Given task:
Using the material below, copy every line where "with" appears.

Data:
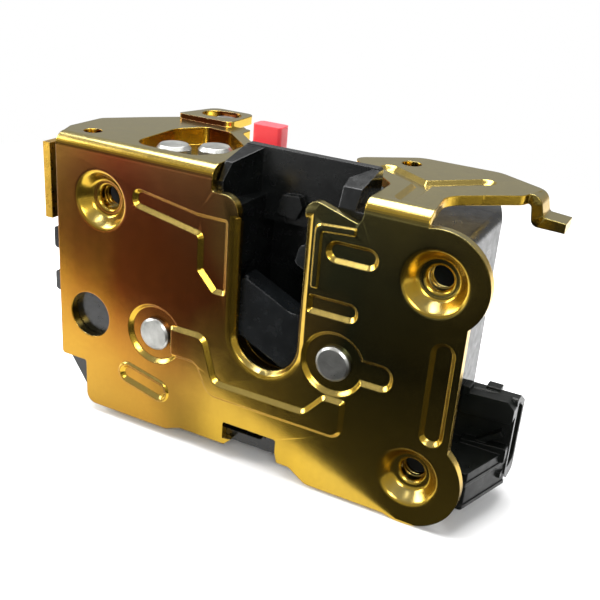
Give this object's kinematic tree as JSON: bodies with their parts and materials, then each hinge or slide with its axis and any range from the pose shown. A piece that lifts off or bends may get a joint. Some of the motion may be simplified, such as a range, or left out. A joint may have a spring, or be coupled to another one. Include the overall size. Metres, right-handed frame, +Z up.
{
  "type": "door latch actuator",
  "caption": "Door latch with a striker slot in a pressed face plate, a claw and pawl behind it, and a moulded lock actuator case with motor, gears and plug socket.",
  "frame": {"origin": "centre of the latched striker bar in the plane of the face plate's front", "axes": "+X along the face plate to the plug socket side, +Y into the door, +Z up along the striker slot to its mouth"},
  "size_m": [0.1132, 0.0485, 0.0705],
  "materials": {
    "plate_zinc": "yellow chromate over zinc plate, satin, iridescent from brown to yellow",
    "rivet_steel": "bright zinc plated, turned and upset heads",
    "lever_zinc": "yellow chromate over zinc plate, blanked edges",
    "claw_steel": "hardened steel, fine blanked",
    "claw_plastic": "black injection moulded polyester, semi gloss",
    "housing_plastic": "black acetal, moulded, semi gloss",
    "case_plastic": "dark grey glass filled polymer, fine eroded grain",
    "cover_plastic": "dark grey glass filled polymer, fine eroded grain",
    "connector_plastic": "black polyamide",
    "rubber_black": "moulded rubber, matt",
    "red_plastic": "pink red acetal, semi gloss",
    "white_acetal": "natural acetal, waxy",
    "motor_steel": "drawn and zinc plated can",
    "motor_cap": "black polyamide",
    "screw_steel": "zinc plated screw",
    "spring_steel": "patented spring wire",
    "tin_brass": "tinned brass terminals",
    "switch_plastic": "moulded switch body"
  },
  "bodies": {
    "latch_frame": {"face_plate": "plate_zinc", "back_plate": "lever_zinc", "claw_rivet": "rivet_steel", "pawl_rivet": "rivet_steel", "latch_housing": "housing_plastic", "striker_bumper": "rubber_black", "lever_pivot": "rivet_steel", "inside_lever_rivet": "rivet_steel", "child_lever_rivet": "rivet_steel", "lock_lever_rivet": "rivet_steel", "actuator_housing": "case_plastic", "actuator_cover": "cover_plastic", "cover_screws": "screw_steel", "connector_shroud": "connector_plastic", "connector_pins": "tin_brass", "wheel_spindle": "rivet_steel", "motor_can": "motor_steel", "motor_end_cap": "motor_cap", "door_ajar_switch": "switch_plastic", "lock_state_switch": "switch_plastic", "claw_spring": "spring_steel", "pawl_spring": "spring_steel"},
    "claw": {"claw_core": "claw_steel", "claw_cover": "claw_plastic"},
    "pawl": {"pawl": "claw_steel", "release_pin": "rivet_steel"},
    "outer_lever": {"outer_release_lever": "lever_zinc"},
    "inside_lever": {"inside_release_lever": "lever_zinc"},
    "child_lever": {"child_lock_lever": "red_plastic"},
    "lock_lever": {"lock_lever": "lever_zinc"},
    "drive_wheel": {"drive_wheel": "white_acetal"},
    "motor_rotor": {"motor_pinion": "tin_brass", "motor_shaft": "rivet_steel"},
    "lock_rack": {"lock_rack": "white_acetal"}
  },
  "joints": [
    {"name": "claw_turn", "type": "hinge", "parent": "latch_frame", "child": "claw", "pos_m": [0.0162, 0.0056, -0.0007], "axis": [0, -1, 0], "range_deg": [0, 45], "stiffness_Nm_per_rad": 0.3, "deforming": ["claw_spring"]},
    {"name": "pawl_turn", "type": "hinge", "parent": "latch_frame", "child": "pawl", "pos_m": [-0.0277, 0.006, -0.0065], "axis": [0, -1, 0], "range_deg": [0, 11.2], "stiffness_Nm_per_rad": 0.2, "springref_deg": 11.17, "deforming": ["pawl_spring"]},
    {"name": "outer_lever_turn", "type": "hinge", "parent": "latch_frame", "child": "outer_lever", "pos_m": [-0.047, 0.0122, 0.004], "axis": [0, -1, 0], "range_deg": [-7.8, 0]},
    {"name": "inside_lever_turn", "type": "hinge", "parent": "latch_frame", "child": "inside_lever", "pos_m": [-0.0306, 0.0108, 0.0284], "axis": [0, 0, -1], "range_deg": [0, 20], "stiffness_Nm_per_rad": 0.05},
    {"name": "child_lever_turn", "type": "hinge", "parent": "latch_frame", "child": "child_lever", "pos_m": [-0.023, 0.0156, 0.0284], "axis": [0, 0, -1], "range_deg": [0, 12]},
    {"name": "wheel_turn", "type": "hinge", "parent": "latch_frame", "child": "drive_wheel", "pos_m": [0.0239, 0.0182, -0.004], "axis": [0, 1, 0], "range_deg": [0, 84]},
    {"name": "motor_turn", "type": "hinge", "parent": "latch_frame", "child": "motor_rotor", "pos_m": [0.0239, 0.0182, 0.01105], "axis": [0, 1, 0], "range_deg": [-277, 0]},
    {"name": "rack_slide", "type": "slide", "parent": "latch_frame", "child": "lock_rack", "axis": [-1, 0, 0], "range_m": [0, 0.006]},
    {"name": "lock_lever_turn", "type": "hinge", "parent": "latch_frame", "child": "lock_lever", "pos_m": [-0.0345, 0.0383, 0.0254], "axis": [0, 0, 1], "range_deg": [-21.6, 0]}
  ],
  "couplings": [
    {"joint": "outer_lever_turn", "follows": "pawl_turn", "ratio": -0.6887},
    {"joint": "motor_turn", "follows": "rack_slide", "rad_per_m": -785.71},
    {"joint": "wheel_turn", "follows": "rack_slide", "rad_per_m": 238.1},
    {"joint": "lock_lever_turn", "follows": "rack_slide", "rad_per_m": -61.143}
  ]
}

The completed task:
Give this object's kinematic tree as JSON: bodies with their parts and materials, then each hinge or slide with its axis and any range from the pose shown. A piece that lifts off or bends may get a joint. Some of the motion may be simplified, such as a range, or left out. A joint may have a spring, or be coupled to another one. Include the overall size. Metres, right-handed frame, +Z up.
  "caption": "Door latch with a striker slot in a pressed face plate, a claw and pawl behind it, and a moulded lock actuator case with motor, gears and plug socket.",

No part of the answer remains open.